# Why was it so difficult to define the relative de Rham-Witt complex?

In Illusie's original article, the de Rham-Witt complex is defined for a smooth scheme over a perfect characteristic $p$ base $S$, without reference to $S$. Some 25 years later, Langer and Zink defined the de Rham-Witt complex for a smooth morphism $f:X\to S$ (where $S$ is a $\mathbb{Z}_{(p)}$-scheme, though I am mainly interested in the case over $\mathbb{F}_p$).

Question. Why was it difficult to come up with a relative version? Where is the catch?

I have to admit I haven't studied the existing literature very well yet (in particular, I have only a vague understanding of the work of Langer-Zink). To Illusie the need for a relative theory must have been obvious, but as far as I know he does not give hints why the naive ways of defining it do not work. By the time the second paper (Illusie-Raynaud) came out, there were many ways of constructing the de Rham-Witt complex:

1. As the universal de Rham $V$-pro complex,

2. $W_n\Omega^q_X := R^q u_{X/W_n *} \mathcal{O}_{X/W_n}$ where $u: (X/W_n)_{cris} \to X_{Zar}$ is the projection (there is a way to get $R$, $d$, $F$ and $V$).

3. If $X$ has a lift over $W$ together with a lift of Frobenius, then we can identify the de Rham-Witt complex as a suitable completion of a subcomplex of the direct limit of the de Rham complexes of the lift over the lift of Frobenius.

Why don't they easily generalize? For example #2 seems okay if we replace $/W_n$ by a (formal) lift of $S$ over $\mathbb{Z}_p$ which is possible (locally on $S$) if $S$ is smooth.

Not to mention the obvious idea of taking the quotient of $W\Omega_X$ by the pull-back of $W\Omega_S$...

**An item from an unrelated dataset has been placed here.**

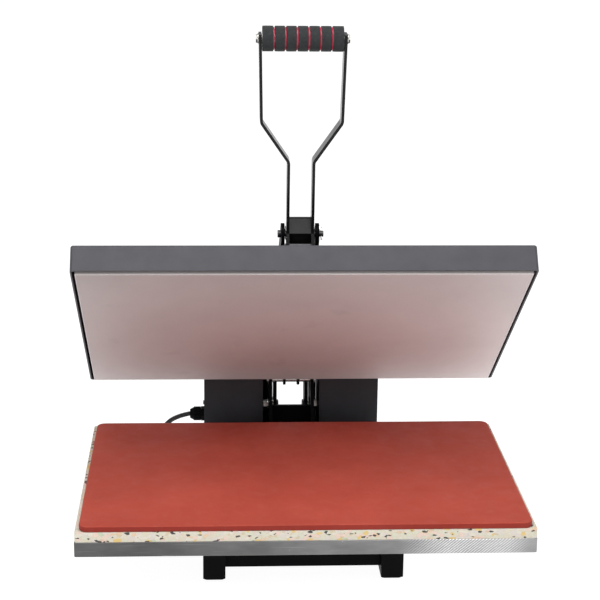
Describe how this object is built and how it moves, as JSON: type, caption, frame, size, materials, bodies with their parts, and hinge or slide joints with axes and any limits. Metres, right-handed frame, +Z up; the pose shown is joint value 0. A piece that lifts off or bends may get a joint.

Log-motivation. The need for a relative version is more apparent in the logarithmic setting: if $X$ is a proper log smooth scheme over the log point $S=Spec(\mathbb{N}\to k)$, there are two interesting de Rham complexes: $\Omega^\bullet_{X/S}$ and $\Omega^\bullet_{X/k}$ (in the latter the base has trivial log structure). We need both to define the Gauss-Manin connection, i.e. the monodromy operator on $H^\bullet(X, \Omega^\bullet_{X/S})$. If $k$ is a perfect characteristic $p>0$ field and we are interested in crystalline cohomology, we have even more choices for the base: (1) $\mathbb{N}\to W(k)$ ($1\mapsto p$), (2) $\mathbb{N}\to W(k)$ ($1\mapsto 0$) and just (3) $W(k)$ with trivial log structure. If we want to realize crystalline cohomology of $X$ over these bases by a version of the de Rham-Witt complex, we need a relative version. I know that Hyodo and Kato defined a log version of the de Rham-Witt complex and even showed an isomorphism between cohomology over (1) and (2) after $\otimes \mathbb{Q}$, but again their de Rham-Witt complex is absolute (I forgot whether it computes (1) or (2)).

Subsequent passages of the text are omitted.